OK, lots of good questions. I’m trained and I work as an applied mathematician. I’ve also taken my share of comp sci courses and have worked as a systems analyst/programmer early in my career. Nowadays, I do write code, but not the production code that is sold to customers. I come up with the math and algorithms, and write code (sometimes just pseudo code) to test everything. When I’m doing all this, I really don’t give much consideration to the ultimate hardware in which the math will be implemented. After all, the ultimate users can have a wide range of hardware configurations. I do, however, design the algorithms to work as efficiently as possible, factoring in how I expect the data to be stored and retrieved. There are times when the engineers (the people who get paid to write code) have asked if changes can be made in the algorithms in order to reduce resources (mainly cpu cycles), and I have made adjustments accordingly. The trick has always been to make such changes without materially impacting the desired mathematical results.

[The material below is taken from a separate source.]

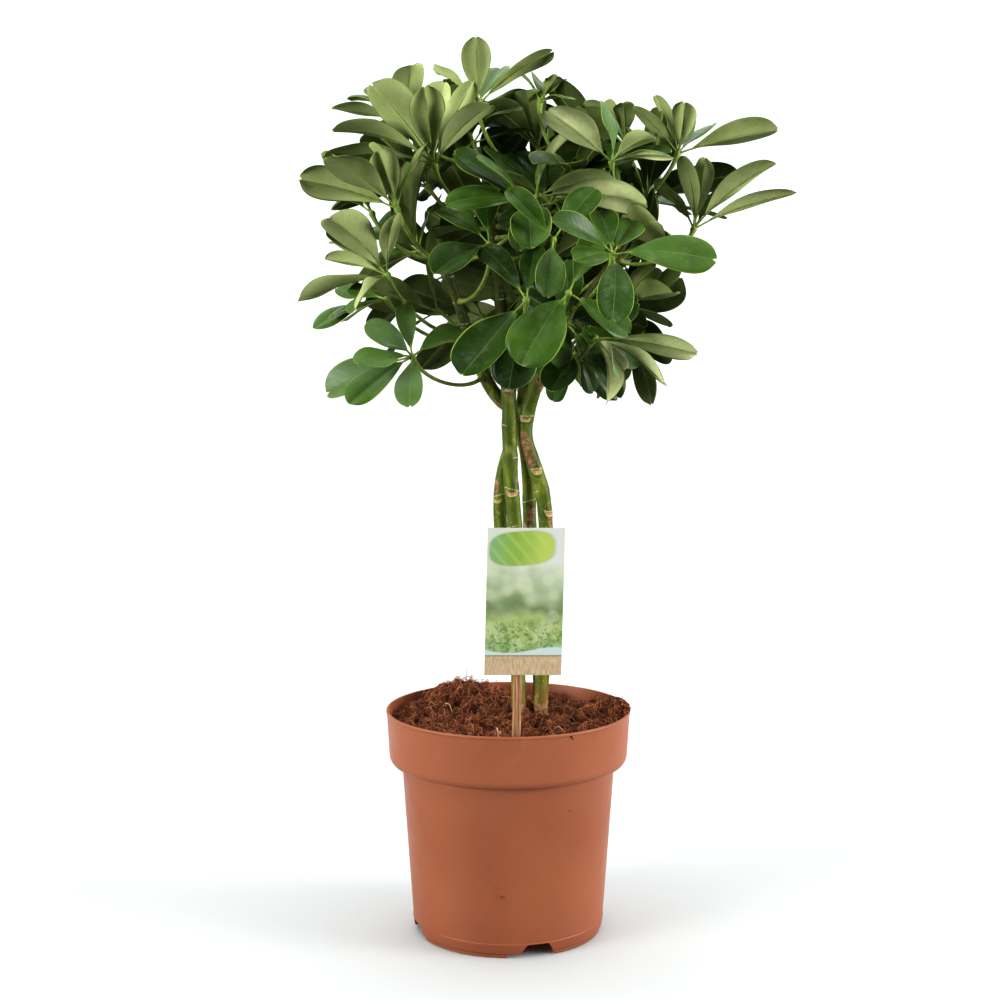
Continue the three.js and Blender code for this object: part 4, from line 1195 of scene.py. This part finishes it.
def placedFronds():
    # every frond as the solids have it: the route its stalk took and how each leaflet was bent clear
    draw = Draw(crownSeed)
    fronds = [frontFrond(draw, *row) for row in frontFronds]
    fronds += [otherFrond(draw, *row) for row in otherFronds]
    lost = []
    for i, frond in enumerate(fronds):
        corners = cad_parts[f"frond_{i + 1:02d}"].data.vertices
        near = KDTree(len(corners))
        for vertex in corners:
            near.insert(vertex.co, vertex.index)
        near.balance()

        def inSolid(point):
            return near.find(Vector(point * mm))[2] < leaf["match"] * mm

        frond["stalk"] = next(bend for bend in stalkRoutes(frond) if all(map(inSolid, startCorners(bend))))
        for leaflet in frond["leaflets"]:
            for nudge in nudges:
                tip = nudged(leaflet, frond["up"], *nudge)
                ribAt = leafletFrame(frond["hub"], tip, frond["up"], leaflet)[2]
                if inSolid(ribAt(leaf["notchAt"])[0]):
                    leaflet["placed"] = tip
                    break
            else:
                lost.append(i + 1)
        frond["leaflets"] = [leaflet for leaflet in frond["leaflets"] if "placed" in leaflet]
    print("leaflets placed:", sum(len(frond["leaflets"]) for frond in fronds))
    print("left out on fronds:", lost)
    return fronds


def bladeHalf(share):
    # an obovate blade: narrow at its foot, widest past the middle, round at the tip
    widest, foot = leaf["widestAt"], leaf["bladeFrom"]
    rise = np.clip((share - foot) / (widest - foot), 0, 1)
    tip = np.clip((share - widest) / (1.012 - widest), 0, 1)
    return np.sin(math.pi / 2 * rise) ** 1.15 * (1 - tip**2.3) ** 0.5


def bladeFaces():
    # the upper and lower side share the points of the rim
    rows, columns = leaf["rows"], len(leaf["columns"])
    onRim = np.ones((rows, columns), bool)
    onRim[1:-1, 1:-1] = False
    upper = np.arange(rows * columns).reshape(rows, columns)
    lower = np.where(onRim, upper, np.cumsum(~onRim).reshape(rows, columns) - 1 + rows * columns)
    faces = gridFaces(upper) + flipped(gridFaces(lower))
    return onRim, faces, np.repeat([0, 1], len(faces) // 2).tolist()


def bladeShell(hub, leaflet, up, onRim, draw):
    length, side, ribAt = leafletFrame(hub, leaflet["placed"], up, leaflet)
    widest, foot = leaflet["width"] * length / 2, leaf["bladeFrom"]
    t = np.linspace(0, 1, leaf["rows"])[:, None]
    v = 1 - (1 - t) ** 1.5  # from the foot to the tip, with closer rows toward the tip
    u = np.array(leaf["columns"])[None, :]
    skew = draw.uniform(-0.08, 0.08)
    notch = draw.choice(leaf["notches"]) * np.exp(-np.abs((u - skew) / 0.16) ** 1.5)
    rounding = draw.uniform(0.02, 0.034) * np.abs(u) ** 2.2
    share = foot + (1 - foot) * v - (notch + rounding) * v**9
    wobble = 6.3 * draw.uniform(0.6, 1.3) * v + draw.uniform(0, 6.3) + 1.3 * np.sign(u)
    half = widest * bladeHalf(foot + (1 - foot) * v) * (1 + 0.03 * np.sin(wobble)) + 0.35
    rib, normal = ribAt(share)
    # each half lifts from the rib, bellies, rolls at its margin and waves, and one half stands higher
    belly, roll = draw.uniform(-0.02, 0.12), draw.uniform(-0.10, 0.34)
    lift = math.sin(leaflet["fold"] + draw.uniform(-0.10, 0.14))
    tilt = draw.uniform(-0.16, 0.16)
    rise = half * (lift * np.abs(u) ** 1.15 + tilt * u + belly * np.sin(math.pi * np.abs(u)) - roll * u**4)
    waves = draw.uniform(0.9, 1.8)
    swing = draw.uniform(0.3, 1.7)
    swing = swing * np.sin(fullTurn * waves * share + draw.uniform(0, 6.3) + 1.7 * np.sign(u))
    rise = rise + swing * u**2 * np.minimum(1, v * 3)
    droop = draw.uniform(-0.10, 0.0) * length * v**3  # the blade bends less toward its tip than its solid
    spread = side * (half * u)[..., None] * math.cos(leaflet["fold"])
    middle = rib + spread + normal * (rise - droop)[..., None]
    thinning = (0.35 + 0.65 * np.exp(-(np.abs(u) / 0.2) ** 1.5)) * (1 - 0.55 * v)
    depth = normal * (leaf["thick"] / 2 * thinning)[..., None]
    upper = np.where(onRim[..., None], middle, middle + depth)
    points = np.concatenate([upper.reshape(-1, 3), (middle - depth)[~onRim]])
    # the rim mark reaches one on the whole margin, the round tip too
    rim = np.clip(np.maximum(np.abs(u), 1 - (1 - v) * (1 - foot) * length / (widest + 1e-6)), 0, 1)
    marks = {}
    for key, values in (("across", u), ("along", share), ("rim", rim)):
        values = np.broadcast_to(values, onRim.shape)
        marks[key] = np.concatenate([values.reshape(-1), values[~onRim]])
    return points, marks, ribShell(ribAt, droop[-1, 0])


def ribShell(ribAt, droop):
    # bare petiolule that runs on as the midrib under the blade
    shares = np.array([0.0, 0.05, 0.11, 0.16, 0.22, 0.32, 0.44, 0.58, 0.72, 0.86])
    spine, under = ribAt(shares)
    sunk = np.interp(shares, (0, 0.15, 0.3, 0.86), (0, 0.1, 0.36, 0.22))
    sag = np.interp(shares, (leaf["bladeFrom"], 1), (0, 1)) ** 3 * droop
    radii = np.interp(shares, (0, 0.05, 0.15, 0.3, 0.86), (1.3, 0.85, 0.75, 0.5, 0.12))
    return tubeShell(spine - under * (sunk + sag)[:, None], radii, 6)


def drawnIn(hub, *clouds):
    # a leaflet at the edge of the crown is made a little smaller to stay inside the solids' box
    def over(points):
        reach = points - hub
        return np.max(reach / np.where(reach > 0, cadHigh / mm - hub, cadLow / mm - hub))

    share = 1 / max(1.0, *(over(points) for points in clouds))
    return [hub + (points - hub) * share for points in clouds]


def stalkShell(bend, i):
    # flared where it leaves the stem and knobbed at the hub
    shares = np.concatenate([[0, 0.015, 0.03, 0.06, 0.1], np.linspace(0.16, 0.93, 12), [0.965, 0.985, 1]])
    path = np.array([bezierPoint(bend, share) for share in shares])
    path[0] -= unit(path[1] - path[0]) * 1.2
    radii = np.interp(shares, *zip(*petiole["flare"])) * (1 + 0.03 * np.sin(shares * 40 + i))
    tip = unit(path[-1] - path[-2])
    path = np.concatenate([path, [path[-1] + tip * 1.6, path[-1] + tip * 2.7]])
    radii = np.concatenate([radii, [2.2, 0.9]])
    along = np.repeat(np.concatenate([shares, [1, 1]]), petiole["sides"])
    return tubeShell(path, radii, petiole["sides"]), along


def sideVeins(paint, across, along, cloud, sharpness):
    slant = along * 12 - across * 2.1 + cloud * 1.2
    wave = paint.maths("COSINE", slant * fullTurn)
    return wave.eased(sharpness, 1.0) * across.eased(0.55, 0.95, 1.0, 0.1)


def leafUpperMaterial():
    paint = Paint("leaf_upper", Specular_IOR_Level=0.13, Coat_Weight=0.02, Coat_Roughness=0.2)
    across, along, cloud = abs(paint.mark("across")), paint.mark("along"), paint.grain(38, 4)
    # colour by tone, partly the leaf's own and partly painted light and shade; the palest end is greyed as a
    # painted sheen
    paint.tint = paint.ramp(paint.mark("tone") + (cloud - 0.5) * 0.7, (0.0, 0.010, 0.030, 0.0025),
                            (0.3, 0.026, 0.064, 0.005), (0.62, 0.060, 0.128, 0.016),
                            (0.85, 0.10, 0.165, 0.062), (1.0, 0.15, 0.225, 0.11))
    vein = sideVeins(paint, across, along, cloud, 0.94)
    rib = across.eased(0.008, 0.042, 1.0, 0.0)
    paint.coat(vein * 0.08, (0.12, 0.23, 0.04))
    paint.coat(rib * 0.3, (0.18, 0.30, 0.05))
    # paler blotches of old spray and dust
    paint.coat(paint.grain(65, 6, 0.7).eased(0.48, 0.72, 0, 0.26), (0.17, 0.24, 0.12))
    paint.coat(paint.mark("rim").eased(0.95, 0.985, 0, 0.65), (0.36, 0.50, 0.07))
    paint.coat(along.eased(0.14, 0.28, 0.5, 0), (0.15, 0.28, 0.035))
    relief = vein * -0.35 + rib * -1.0 + paint.grain(1400, 3, 0.6) * 0.25
    return paint.finish(paint.grain(120, 5, 0.6).eased(0.3, 0.75, 0.26, 0.42), relief, 0.45, 0.0004)


def leafLowerMaterial():
    paint = Paint("leaf_lower", Specular_IOR_Level=0.06)
    across, along, cloud = abs(paint.mark("across")), paint.mark("along"), paint.grain(34, 4)
    # colour by tone, partly the underside's own and partly painted light and shade: the darkest end for
    # leaves shaded deep in the crown, the palest for the best lit
    paint.tint = paint.ramp(paint.mark("tone") + (cloud - 0.5) * 0.8, (0.0, 0.062, 0.088, 0.022),
                            (0.2, 0.125, 0.168, 0.046), (0.4, 0.29, 0.345, 0.13),
                            (0.7, 0.46, 0.52, 0.235), (1.0, 0.76, 0.80, 0.44))
    vein = sideVeins(paint, across, along, cloud, 0.93)
    net = Wire(paint, paint.cells(420, "DISTANCE_TO_EDGE").outputs["Distance"]).eased(0.02, 0.10, 1.0, 0.0)
    fleck = paint.grain(500, 4, 0.7)
    paint.coat(fleck.eased(0.5, 0.75, 0, 0.25), (0.24, 0.30, 0.08))
    paint.coat(net * 0.08, (0.16, 0.23, 0.045))
    paint.coat(vein * 0.18, (0.20, 0.28, 0.06))
    paint.coat(across.eased(0.03, 0.10, 0.5, 0.0), (0.52, 0.60, 0.22))
    paint.coat(paint.mark("rim").eased(0.94, 0.985, 0, 0.75), (0.09, 0.15, 0.025))
    relief = vein * 0.5 + net * 0.2 + fleck * 0.3
    return paint.finish(cloud.eased(0.3, 0.7, 0.68, 0.56), relief, 0.35, 0.0004)


def leafStalkMaterial():
    paint = Paint("leaf_stalk", Specular_IOR_Level=0.22)
    streak = paint.grain(260, 4, stretch=(1, 1, 0.3))
    paint.tint = paint.ramp(streak, (0.3, 0.10, 0.17, 0.022), (0.55, 0.20, 0.28, 0.05),
                            (0.75, 0.33, 0.40, 0.10))
    paint.coat(paint.mark("along").eased(0.0, 0.08, 0.6, 0.0), (0.22, 0.15, 0.06))
    return paint.finish(streak.eased(0.3, 0.7, 0.42, 0.6), streak, 0.35, 0.0003)


def makeFronds():
    materials = [leafUpperMaterial(), leafLowerMaterial(), leafStalkMaterial()]
    fronds = placedFronds()
    draw = np.random.RandomState(leaf["seed"])
    onRim, bladeSides, skins = bladeFaces()
    for i, frond in enumerate(fronds):
        shells = newShells("across", "along", "rim", "tone")
        # painted shade: the fronds further in get darker leaves for the shade inside the crown, and the front
        # fronds take their listed tones, partly painted light and shade
        frondToneAndShade = frontTonesAndLight[i] if i < len(frontTonesAndLight) else draw.uniform(0.0, 0.34)
        for leaflet in frond["leaflets"]:
            points, marks, (ribPoints, ribFaces) = bladeShell(frond["hub"], leaflet, frond["up"], onRim, draw)
            points, ribPoints = drawnIn(frond["hub"], points, ribPoints)
            tone = min(max(frondToneAndShade + draw.normal(0, 0.09), 0), 1)
            addShell(shells, points, bladeSides, skins, tone=tone, **marks)
            addShell(shells, ribPoints, ribFaces, 2, along=0.5, tone=tone)
        stalk, along = stalkShell(frond["stalk"], i)
        addShell(shells, *stalk, 2, along=along, tone=frondToneAndShade)
        makePiece(f"frond_{i + 1:02d}_leaves", shells, materials, "leaf", f"frond_{i + 1:02d}")


makeFronds()
print("fronds leafed out")


# floor and light
light = {
    # brightness of the white room where it is seen, behind, above, below and on the camera's side
    "room": {"seen": 1.0, "behind": 0.24, "above": 0.05, "below": 0.09, "front": 0.03},
    # strength, angle across in degrees, height over the horizon, degrees round from the front
    "suns": {
        "key_light": (4.4, 32, 7, -58), "side_light": (5.3, 32, 6, 76), "top_light": (3.6, 110, 80, 180),
    },
    "colour": (1.0, 1.0, 0.99), "exposure": 0.36, "gamma": 0.85,
}
floorSize = {"half": 9.0, "steps": 12, "height": -0.0002}  # in metres


def floorMaterial():
    paint = Paint("white_floor", Specular_IOR_Level=0.0)
    paint.tint = paint.ramp(paint.grain(3, 3), (0.3, 0.538, 0.560, 0.564), (0.7, 0.548, 0.570, 0.574))
    return paint.finish(paint.grain(40, 3).eased(0, 1, 0.7, 0.8))


def makeStage():
    steps = floorSize["steps"] + 1
    across = (np.linspace(0, 1, steps) - 0.5) * 2 * floorSize["half"]
    points = [(x, y, floorSize["height"]) for y in across for x in across]
    mesh = bpy.data.meshes.new("studio_floor")
    mesh.from_pydata(points, [], gridFaces(np.arange(len(points)).reshape(steps, steps)))
    mesh.materials.append(floorMaterial())
    floor = addObject("studio_floor", mesh)
    floor.visible_diffuse = False  # the room's own light from below stands in for its bounce
    floor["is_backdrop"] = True


def addSun(name, strength, across, height, turn):
    data = bpy.data.lights.new(name, "SUN")
    data.energy = strength
    data.angle = math.radians(across)
    data.color = light["colour"]
    sun = addObject(name, data)
    sun.rotation_euler = (math.radians(90 - height), 0, math.radians(turn))


def setLight():
    world = bpy.data.worlds.new("white_room")
    world.use_nodes = True
    world.node_tree.nodes.clear()
    nodes, room = Nodes(world.node_tree), light["room"]
    # the wall behind and the ceiling are bright, and the camera's side of the room is dark
    way = nodes.wire("ShaderNodeTexCoord", output="Generated")
    back, up = (nodes.wire("ShaderNodeSeparateXYZ", {0: way}, axis) for axis in "YZ")
    glow = back.eased(-0.15, 0.55, room["front"], room["behind"]) + up.eased(0.35, 0.95, 0, room["above"])
    glow = nodes.maths("MAXIMUM", glow, up.eased(0.02, -0.05, 0, room["below"]))
    ray = nodes.wire("ShaderNodeLightPath", output="Is Camera Ray")
    glow = nodes.wire("ShaderNodeMix", {0: ray, 2: glow, 3: room["seen"]})
    air = nodes.wire("ShaderNodeBackground", {"Color": (1.0, 1.0, 1.0), "Strength": glow})
    nodes.add("ShaderNodeOutputWorld", {"Surface": air})
    scene.world = world
    for name, values in light["suns"].items():
        addSun(name, *values)
    scene.view_settings.view_transform = "Standard"
    scene.view_settings.look = "None"
    scene.view_settings.exposure = light["exposure"]
    scene.view_settings.gamma = light["gamma"]


makeStage()
setLight()
print("lit")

And I should point out that the engineers have good math backgrounds, although they don’t have the deeper knowledge in the application space or in the mathematical optimization techniques that I have. But they have greater expertise in hardware and software development. So it’s a good working relationship.
Myself? More than most people in the world, but far from expert. There really is no “average” pure mathematician, since differences in field and approach lead to wild variations.
When I do use a computer (not often) it’s strictly algebra. I really have no need for numerical analysis at all. On the other hand, if the need does arise, I know where to go to find out exactly what I need.